Output exactly the span of lines that begins at the line containing "half, end, floor = mm(10, 2, 1.6)" and ends at the line containing "obj.parent = empty", both lines included.

= = = = =

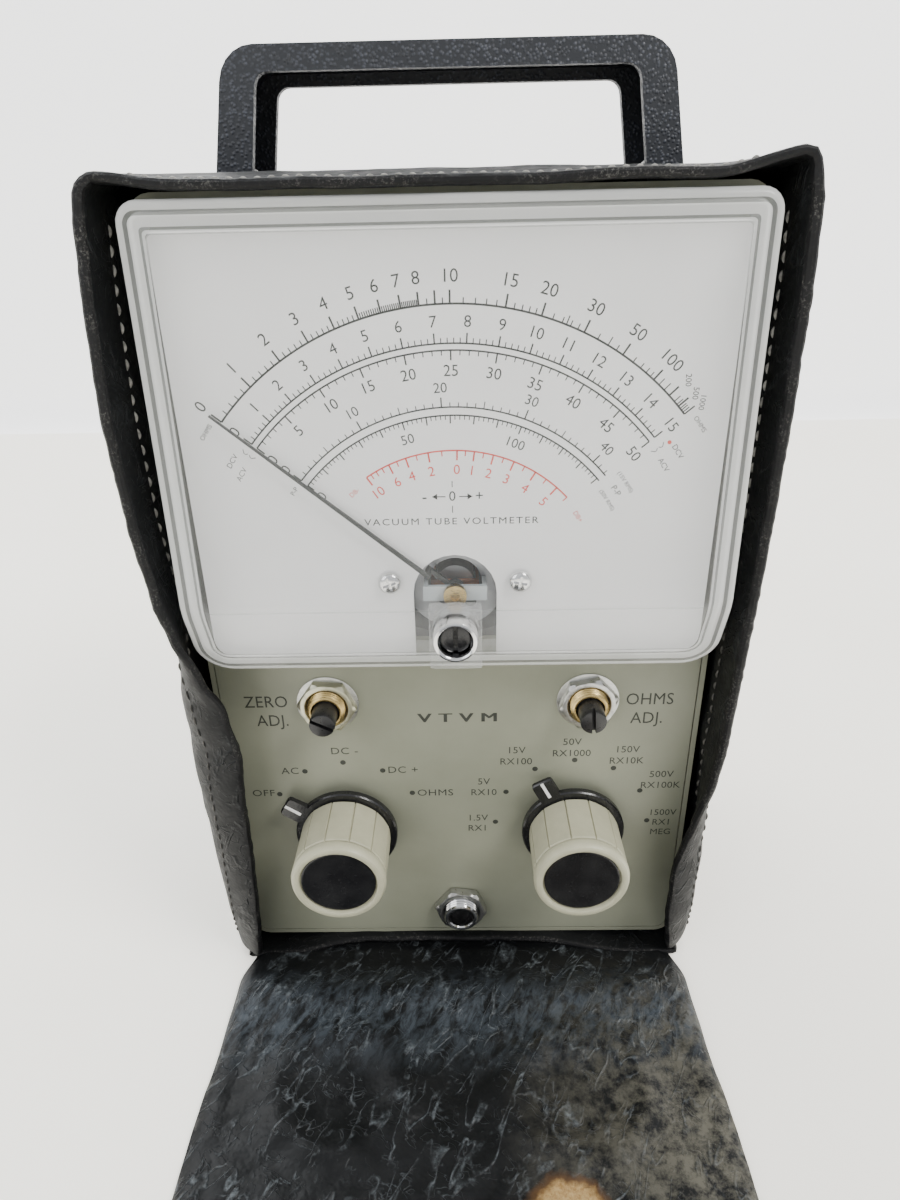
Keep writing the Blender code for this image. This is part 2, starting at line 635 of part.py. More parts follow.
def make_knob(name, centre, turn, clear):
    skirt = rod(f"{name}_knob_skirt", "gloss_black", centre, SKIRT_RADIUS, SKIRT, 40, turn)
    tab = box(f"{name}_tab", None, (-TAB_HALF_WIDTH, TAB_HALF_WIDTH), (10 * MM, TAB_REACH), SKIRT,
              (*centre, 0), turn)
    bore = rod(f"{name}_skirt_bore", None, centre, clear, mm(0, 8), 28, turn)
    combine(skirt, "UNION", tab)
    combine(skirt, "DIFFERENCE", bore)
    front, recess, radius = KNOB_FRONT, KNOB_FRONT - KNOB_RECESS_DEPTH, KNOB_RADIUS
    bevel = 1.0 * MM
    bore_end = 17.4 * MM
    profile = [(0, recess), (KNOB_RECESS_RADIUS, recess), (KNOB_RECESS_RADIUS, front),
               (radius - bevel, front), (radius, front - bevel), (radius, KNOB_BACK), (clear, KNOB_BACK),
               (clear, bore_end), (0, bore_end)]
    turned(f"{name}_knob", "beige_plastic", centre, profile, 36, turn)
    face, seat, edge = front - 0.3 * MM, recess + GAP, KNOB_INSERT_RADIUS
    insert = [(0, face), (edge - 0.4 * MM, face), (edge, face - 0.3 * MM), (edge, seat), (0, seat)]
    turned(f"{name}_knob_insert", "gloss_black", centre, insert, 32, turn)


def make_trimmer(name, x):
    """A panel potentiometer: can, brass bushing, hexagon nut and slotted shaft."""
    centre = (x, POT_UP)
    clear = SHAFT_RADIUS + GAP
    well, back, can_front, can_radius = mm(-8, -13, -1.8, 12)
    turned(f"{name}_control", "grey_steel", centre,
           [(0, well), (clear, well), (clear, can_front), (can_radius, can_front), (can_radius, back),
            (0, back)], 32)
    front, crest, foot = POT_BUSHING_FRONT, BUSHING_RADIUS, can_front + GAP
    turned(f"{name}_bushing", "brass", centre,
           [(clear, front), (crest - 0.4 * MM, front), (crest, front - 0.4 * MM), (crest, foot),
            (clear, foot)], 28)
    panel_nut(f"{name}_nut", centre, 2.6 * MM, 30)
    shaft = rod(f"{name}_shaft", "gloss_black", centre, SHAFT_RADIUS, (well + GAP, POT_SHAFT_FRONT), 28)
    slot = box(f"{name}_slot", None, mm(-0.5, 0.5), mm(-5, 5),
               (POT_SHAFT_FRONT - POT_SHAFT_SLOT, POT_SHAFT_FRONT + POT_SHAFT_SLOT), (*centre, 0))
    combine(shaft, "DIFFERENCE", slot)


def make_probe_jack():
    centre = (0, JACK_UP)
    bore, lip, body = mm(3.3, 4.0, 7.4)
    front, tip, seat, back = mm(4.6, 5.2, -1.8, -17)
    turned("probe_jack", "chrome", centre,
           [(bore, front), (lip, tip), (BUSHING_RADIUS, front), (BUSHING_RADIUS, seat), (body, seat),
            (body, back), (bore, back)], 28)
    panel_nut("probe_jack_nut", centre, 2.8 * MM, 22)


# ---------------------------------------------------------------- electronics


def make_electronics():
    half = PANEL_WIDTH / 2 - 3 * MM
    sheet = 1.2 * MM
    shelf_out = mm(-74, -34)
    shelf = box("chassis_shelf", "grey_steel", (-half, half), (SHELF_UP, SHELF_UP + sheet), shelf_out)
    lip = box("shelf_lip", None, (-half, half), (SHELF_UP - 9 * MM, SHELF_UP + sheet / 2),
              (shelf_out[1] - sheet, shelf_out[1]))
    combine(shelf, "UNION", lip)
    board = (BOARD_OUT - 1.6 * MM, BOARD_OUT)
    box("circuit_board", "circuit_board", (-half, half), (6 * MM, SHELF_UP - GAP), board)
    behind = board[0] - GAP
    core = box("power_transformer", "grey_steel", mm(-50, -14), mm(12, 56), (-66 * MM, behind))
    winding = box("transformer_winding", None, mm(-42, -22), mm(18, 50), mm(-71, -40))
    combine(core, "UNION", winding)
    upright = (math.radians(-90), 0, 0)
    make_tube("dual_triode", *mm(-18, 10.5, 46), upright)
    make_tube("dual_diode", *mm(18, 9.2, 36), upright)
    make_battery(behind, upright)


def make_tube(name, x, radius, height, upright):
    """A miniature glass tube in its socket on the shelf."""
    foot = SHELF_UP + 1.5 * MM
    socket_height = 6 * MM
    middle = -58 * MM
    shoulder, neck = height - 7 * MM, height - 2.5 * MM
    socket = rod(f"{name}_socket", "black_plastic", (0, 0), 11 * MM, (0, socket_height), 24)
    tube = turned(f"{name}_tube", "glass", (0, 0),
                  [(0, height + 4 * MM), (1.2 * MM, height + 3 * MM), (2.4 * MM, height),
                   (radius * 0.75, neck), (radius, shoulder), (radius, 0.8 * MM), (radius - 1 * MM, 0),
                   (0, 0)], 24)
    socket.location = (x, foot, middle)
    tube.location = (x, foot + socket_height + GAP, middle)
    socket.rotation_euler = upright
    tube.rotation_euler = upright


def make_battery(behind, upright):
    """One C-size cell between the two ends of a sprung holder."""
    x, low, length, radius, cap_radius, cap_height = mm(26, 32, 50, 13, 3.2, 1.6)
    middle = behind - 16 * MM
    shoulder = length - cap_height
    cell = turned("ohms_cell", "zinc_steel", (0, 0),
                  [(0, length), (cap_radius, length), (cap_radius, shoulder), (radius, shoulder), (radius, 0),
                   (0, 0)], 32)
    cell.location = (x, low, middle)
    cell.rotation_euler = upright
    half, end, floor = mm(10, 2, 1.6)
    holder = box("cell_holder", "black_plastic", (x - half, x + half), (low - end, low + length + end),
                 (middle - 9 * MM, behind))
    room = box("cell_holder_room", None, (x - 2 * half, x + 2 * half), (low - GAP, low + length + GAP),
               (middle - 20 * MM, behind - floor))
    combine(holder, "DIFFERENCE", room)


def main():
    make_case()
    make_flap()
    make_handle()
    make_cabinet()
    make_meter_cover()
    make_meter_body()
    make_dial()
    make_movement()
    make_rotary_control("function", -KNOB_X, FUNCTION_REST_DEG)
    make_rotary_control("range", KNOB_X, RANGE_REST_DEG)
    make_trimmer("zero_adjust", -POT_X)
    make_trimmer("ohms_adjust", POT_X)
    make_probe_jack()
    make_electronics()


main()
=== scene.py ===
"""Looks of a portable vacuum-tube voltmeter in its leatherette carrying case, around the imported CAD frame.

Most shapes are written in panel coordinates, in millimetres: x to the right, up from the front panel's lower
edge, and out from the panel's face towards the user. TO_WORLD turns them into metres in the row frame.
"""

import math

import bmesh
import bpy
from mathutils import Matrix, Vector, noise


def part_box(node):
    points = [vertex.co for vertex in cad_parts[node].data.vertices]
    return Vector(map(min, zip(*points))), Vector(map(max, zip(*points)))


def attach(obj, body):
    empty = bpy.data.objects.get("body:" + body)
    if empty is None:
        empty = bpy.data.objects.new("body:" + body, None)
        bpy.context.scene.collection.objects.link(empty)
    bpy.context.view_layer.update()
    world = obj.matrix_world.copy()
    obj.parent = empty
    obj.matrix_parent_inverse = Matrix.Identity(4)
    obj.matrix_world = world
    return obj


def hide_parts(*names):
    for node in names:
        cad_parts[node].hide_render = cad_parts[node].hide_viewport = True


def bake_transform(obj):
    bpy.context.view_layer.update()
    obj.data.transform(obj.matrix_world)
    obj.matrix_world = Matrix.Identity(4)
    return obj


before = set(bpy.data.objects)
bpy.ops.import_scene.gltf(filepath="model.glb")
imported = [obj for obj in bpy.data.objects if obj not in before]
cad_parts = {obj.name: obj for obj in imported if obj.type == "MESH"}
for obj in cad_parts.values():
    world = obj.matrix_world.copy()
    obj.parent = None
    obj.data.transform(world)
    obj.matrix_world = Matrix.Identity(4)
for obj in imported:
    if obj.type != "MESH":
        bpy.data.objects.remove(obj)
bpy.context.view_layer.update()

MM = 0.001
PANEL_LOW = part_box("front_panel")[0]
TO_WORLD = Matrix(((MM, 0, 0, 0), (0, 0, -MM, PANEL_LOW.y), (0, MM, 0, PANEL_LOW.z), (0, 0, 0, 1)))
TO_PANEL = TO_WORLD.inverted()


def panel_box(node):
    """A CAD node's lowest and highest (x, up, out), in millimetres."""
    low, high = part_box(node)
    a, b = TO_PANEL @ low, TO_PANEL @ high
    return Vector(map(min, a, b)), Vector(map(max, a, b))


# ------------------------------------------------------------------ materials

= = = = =

_SOLUTION TO THIS PROBLEM:_
    half, end, floor = mm(10, 2, 1.6)
    holder = box("cell_holder", "black_plastic", (x - half, x + half), (low - end, low + length + end),
                 (middle - 9 * MM, behind))
    room = box("cell_holder_room", None, (x - 2 * half, x + 2 * half), (low - GAP, low + length + GAP),
               (middle - 20 * MM, behind - floor))
    combine(holder, "DIFFERENCE", room)


def main():
    make_case()
    make_flap()
    make_handle()
    make_cabinet()
    make_meter_cover()
    make_meter_body()
    make_dial()
    make_movement()
    make_rotary_control("function", -KNOB_X, FUNCTION_REST_DEG)
    make_rotary_control("range", KNOB_X, RANGE_REST_DEG)
    make_trimmer("zero_adjust", -POT_X)
    make_trimmer("ohms_adjust", POT_X)
    make_probe_jack()
    make_electronics()


main()
=== scene.py ===
"""Looks of a portable vacuum-tube voltmeter in its leatherette carrying case, around the imported CAD frame.

Most shapes are written in panel coordinates, in millimetres: x to the right, up from the front panel's lower
edge, and out from the panel's face towards the user. TO_WORLD turns them into metres in the row frame.
"""

import math

import bmesh
import bpy
from mathutils import Matrix, Vector, noise


def part_box(node):
    points = [vertex.co for vertex in cad_parts[node].data.vertices]
    return Vector(map(min, zip(*points))), Vector(map(max, zip(*points)))


def attach(obj, body):
    empty = bpy.data.objects.get("body:" + body)
    if empty is None:
        empty = bpy.data.objects.new("body:" + body, None)
        bpy.context.scene.collection.objects.link(empty)
    bpy.context.view_layer.update()
    world = obj.matrix_world.copy()
    obj.parent = empty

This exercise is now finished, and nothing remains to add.